A l’origine, l’approche de la musique proposée par Letzte Instanz avait de quoi surprendre et insuffler un nouveau souffle au sein d’une scène rock gothique enfermée dans ses propres clichés. En superposant un violoncelle et un violon à la formation rock classique, le groupe parvient depuis ses débuts à développer un fort côté mélancolique et mélodique, les deux instruments se montrant très présents dans la composition. La mise en avant de ces renforts de cordes permet de palier à une construction instrumentale par ailleurs très classique, voire parfois monotone lorsque le septet s’aventure dans la ballade éthérée (« Dein Licht »), et apportent une nouvelle fois à Schuldig un certain relief. Les arrangements sont en effet très soignés, chaque composition laissant transparaitre à ce niveau d'une véritable virtuosité technique. Loin de se limiter à de discrets habillages, les deux musiciens imposent en effet les motifs mélodiques les plus intéressants et virevoltants, et marient de façon très travaillée leurs incartades avec l’ambiance goth-rock mélancolique de l’album (« Die Eine », « Mein Engel », le thème de « Flucht Ins Glück »). Malheureusement, la formule a été usitée jusqu’à l'os sur les précédents essais et ne parvient pas à faire de ce sixième opus un disque foncièrement original ou même indispensable dans la propre discographie du groupe.

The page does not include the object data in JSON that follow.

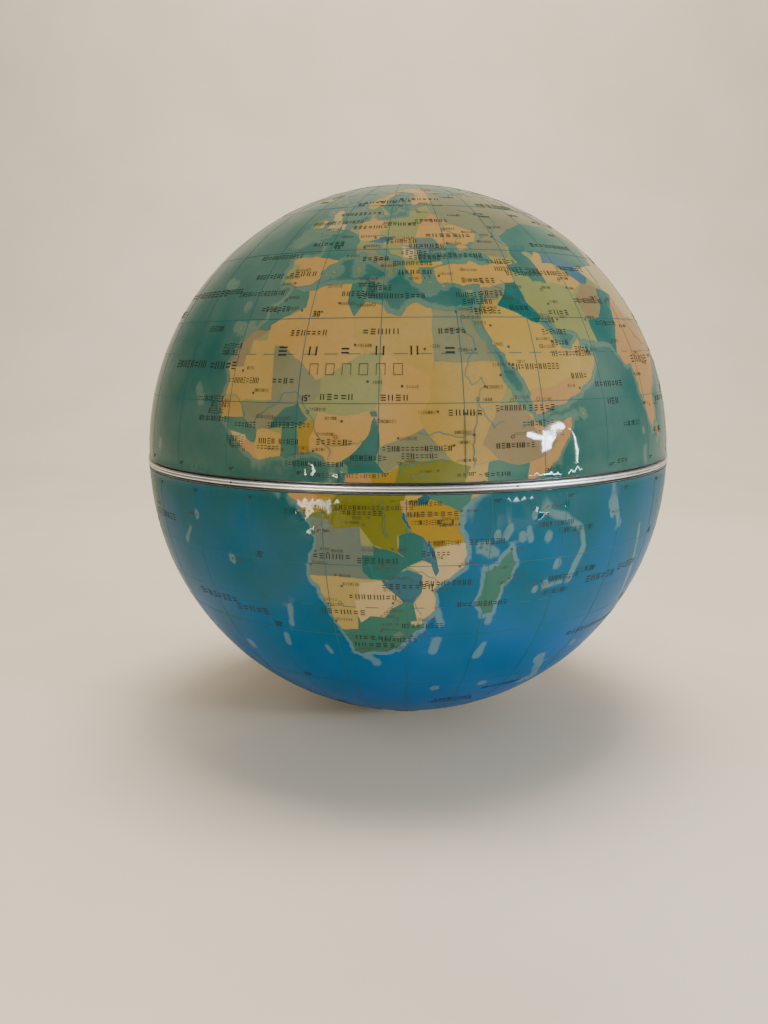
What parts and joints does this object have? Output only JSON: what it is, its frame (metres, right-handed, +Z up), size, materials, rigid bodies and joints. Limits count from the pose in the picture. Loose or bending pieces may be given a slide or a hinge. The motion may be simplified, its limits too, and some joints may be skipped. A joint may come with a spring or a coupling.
{
  "type": "desktop globe",
  "caption": "Two-part desk globe: printed bowl and lift-off printed lid joined by a bright double-bead equator ring, turning on a low hidden swivel foot.",
  "frame": {"origin": "on the surface the globe stands on, under the middle of the foot", "axes": "+Z up along the polar axis; -Y is the side that shows Africa"},
  "size_m": [0.2214, 0.2214, 0.226],
  "materials": {
    "northern_print": "printed map under clear gloss",
    "southern_print": "printed map under clear gloss",
    "black_moulding": "moulded, fine texture",
    "bright_ring": "plated, slightly worn",
    "zinc_steel": "zinc plated",
    "cast_iron": "as cast",
    "nylon": "natural",
    "rubber": "matt"
  },
  "bodies": {
    "foot": {"foot_disc": "black_moulding", "foot_pad": "rubber", "swivel_spindle": "zinc_steel", "thrust_washer": "nylon", "top_washer": "zinc_steel", "spring_washer": "zinc_steel", "lock_nut": "zinc_steel"},
    "bowl": {"lower_shell": "southern_print", "pole_bush": "nylon", "pole_plate": "zinc_steel", "plate_rivet_1": "zinc_steel", "plate_rivet_2": "zinc_steel", "plate_rivet_3": "zinc_steel", "ballast_ring": "cast_iron", "floor_disc": "black_moulding", "floor_screw_1": "zinc_steel", "floor_screw_2": "zinc_steel", "floor_screw_3": "zinc_steel", "seat_collar": "black_moulding", "equator_ring": "bright_ring"},
    "lid_slide": {"slip_ring": "black_moulding"},
    "lid": {"upper_shell": "northern_print", "lid_rim_band": "black_moulding"}
  },
  "joints": [
    {"name": "globe_spin", "type": "hinge", "parent": "foot", "child": "bowl", "pos_m": [0, 0, 0.0101], "axis": [0, 0, 1], "continuous": true},
    {"name": "lid_lift", "type": "slide", "parent": "bowl", "child": "lid_slide", "axis": [0, 0, 1], "range_m": [0, 0.13]},
    {"name": "lid_turn", "type": "hinge", "parent": "lid_slide", "child": "lid", "pos_m": [0, 0, 0.116], "axis": [0, 0, 1], "continuous": true}
  ]
}
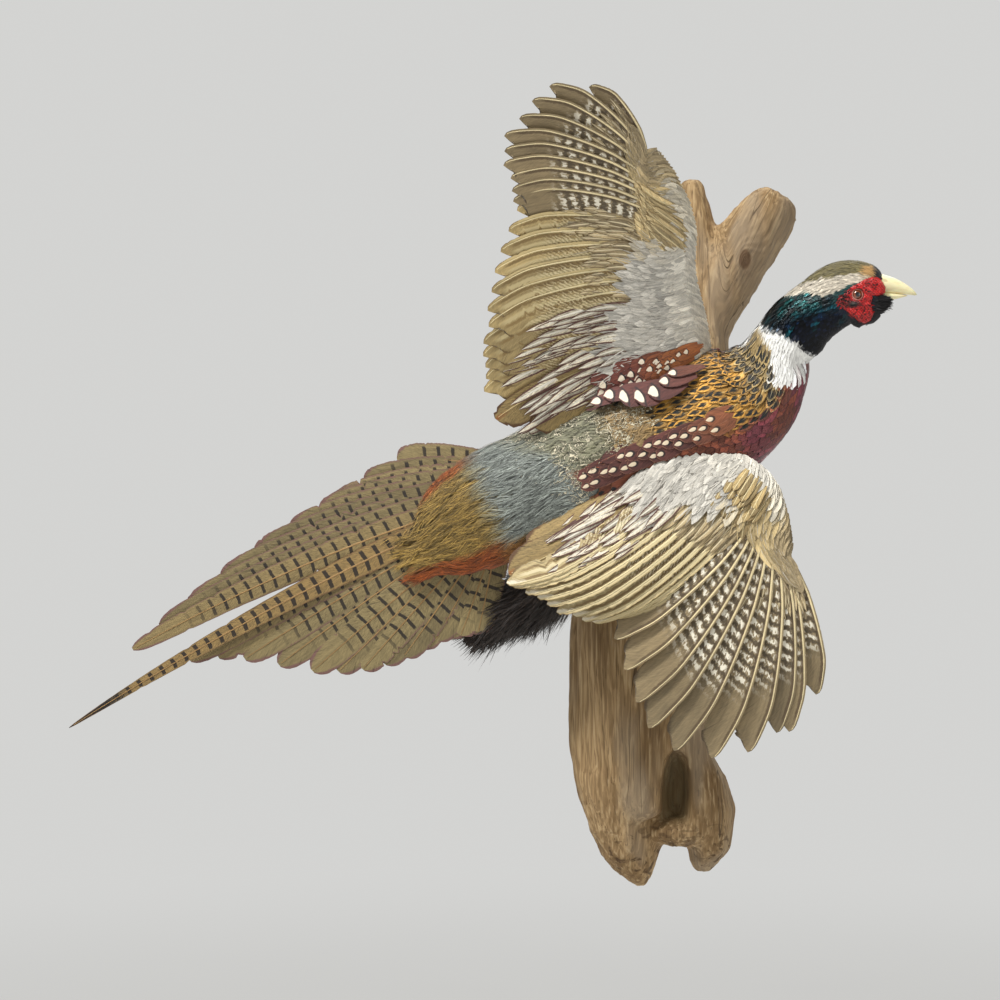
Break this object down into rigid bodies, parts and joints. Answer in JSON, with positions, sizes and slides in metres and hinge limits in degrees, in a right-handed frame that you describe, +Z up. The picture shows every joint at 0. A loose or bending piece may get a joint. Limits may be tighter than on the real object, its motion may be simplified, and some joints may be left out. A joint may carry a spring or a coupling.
{
  "type": "taxidermy pheasant",
  "caption": "Life-size cock ring-necked pheasant mounted in banking flight, wings spread and tail fanned, held by its belly on a forked piece of driftwood that hangs on a wall.",
  "frame": {"origin": "hanging point on the sawn flat back of the driftwood, where it meets the wall", "axes": "+Y into the wall, +Z up, +X to the right of a viewer who faces the wall; the bird's back faces the viewer at -Y and its head is towards +X"},
  "size_m": [0.7616, 0.2848, 0.717],
  "materials": {
    "plumage": "soft contour feathers",
    "head_plumage": "glossy iridescent feathers and red wattle",
    "wing_coverts": "soft overlapping feathers",
    "flight_feathers": "barred vanes with pale shafts",
    "tail_feathers": "olive-tan vanes with black bars",
    "thigh_plumage": "loose dark down",
    "leg_skin": "horny scales and claws",
    "bill": "horn, satin",
    "eye": "glass taxidermy eye, polished",
    "driftwood": "weathered, dry and grooved"
  },
  "bodies": {
    "root": {"driftwood": "driftwood", "trunk": "plumage", "neck": "plumage", "head": "head_plumage", "eye_left": "eye", "eye_right": "eye", "bill_upper": "bill", "bill_lower": "bill", "wing_left_upper_arm": "wing_coverts", "wing_left_forearm": "wing_coverts", "wing_left_hand": "wing_coverts", "wing_left_primaries": "flight_feathers", "wing_left_secondaries": "flight_feathers", "wing_left_tertials": "flight_feathers", "wing_right_upper_arm": "wing_coverts", "wing_right_forearm": "wing_coverts", "wing_right_hand": "wing_coverts", "wing_right_primaries": "flight_feathers", "wing_right_secondaries": "flight_feathers", "wing_right_tertials": "flight_feathers", "tail": "tail_feathers", "leg_left_thigh": "thigh_plumage", "leg_left_shank": "leg_skin", "leg_left_foot": "leg_skin", "leg_right_thigh": "thigh_plumage", "leg_right_shank": "leg_skin", "leg_right_foot": "leg_skin"}
  },
  "joints": []
}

Letzte Instanz livre cependant un album convenable et globalement entrainant, les sept musiciens s’étant ré-orientés vers des rythmiques plus soutenues que sur leur précédent essai électrique, Wir Sind Gold. Si le groupe n’opère pas dans la démonstration technique, les guitares ont gagnées en consistance, s’adjoignant un son légèrement plus lourd et dispersant sur Schuldig des riffs efficaces relativement absents de leurs derniers travaux (« Mein Engel », un « Komm ! » surprenant par son énergie, « Der Garten »). Si Letzte Instanz a revu les tempos et la saturation à la hausse, le tout conserve néanmoins sa dimension pop et demeure très aisément accessible. La dimension mélodique prégnante imposée par les cordes est en effet renforcée par le chant de Holly, exclusivement tourné vers les lignes clairs. Soyeux et parfaitement juste, son habillage vocal ne témoigne d’aucune baisse de qualité, bien que l’emploi exclusif de l’allemand ne puisse une nouvelle fois présenter un véritable frein à l’écoute. Le frontman parvient cependant grâce à son timbre délicat à amoindrir la « martialité » propre aux intonations de la langue.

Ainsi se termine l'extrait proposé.